If you read this document you can’t help but come away with the sense of an unbroken tradition, and also a sense that this is a tradition that still challenges us and makes every one of us uncomfortable. And yet over and over we’re told that this is where Christ is to be found, right there among the people who have no one on their side except God.
Thinking back to the scripture readings today, chosen for this feast of the dedication of a great holy place in the church’s history, I think it’s no accident that even these readings remind us that buildings are fine, but what matters is what they stand for, and more importantly what they produce. The prophet Ezekiel has a vision of a great temple building, but what matters is the water flowing out of it, watering everything, producing abundance where there has been nothing but desolation. And then Jesus, famously getting angry and driving the money changers from the temple, reminds us that a religious building that does not put the poor at the center of what goes on inside it is a building that needs a certain amount of turning upside down. The church is built on this Christ of the poor, and on nothing else.
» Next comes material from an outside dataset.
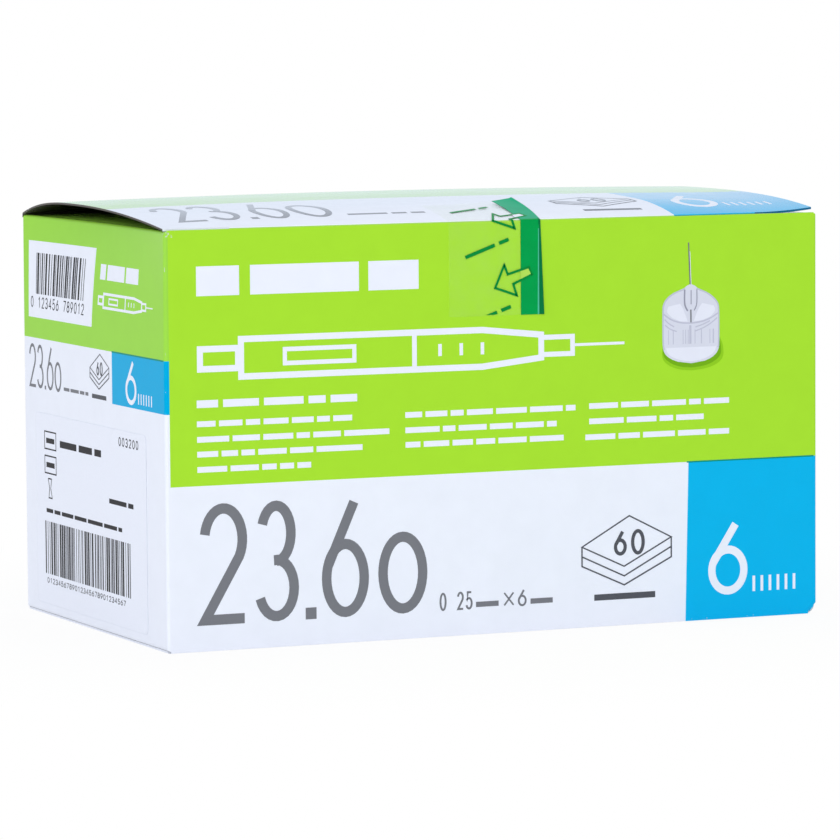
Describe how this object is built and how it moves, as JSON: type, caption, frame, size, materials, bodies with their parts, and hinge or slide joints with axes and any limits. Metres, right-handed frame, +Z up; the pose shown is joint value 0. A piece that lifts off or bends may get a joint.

I don’t know how many people I have convinced to take some time this coming week and look at this first document from Pope Leo. I hope I have not instead convinced you that you most certainly don’t want to. And yet here is one last thought that I think all of us can see is the direction we want, it’s the next to last sentence in the whole document, and it says this: A church that sets no limits to love, that knows no enemies to fight but only men and women to love, is the Church that the world needs today. It’s true that love is not always an easy assignment, or always popular. But for a church trying to trace the path that Jesus left for us, it’s the only way.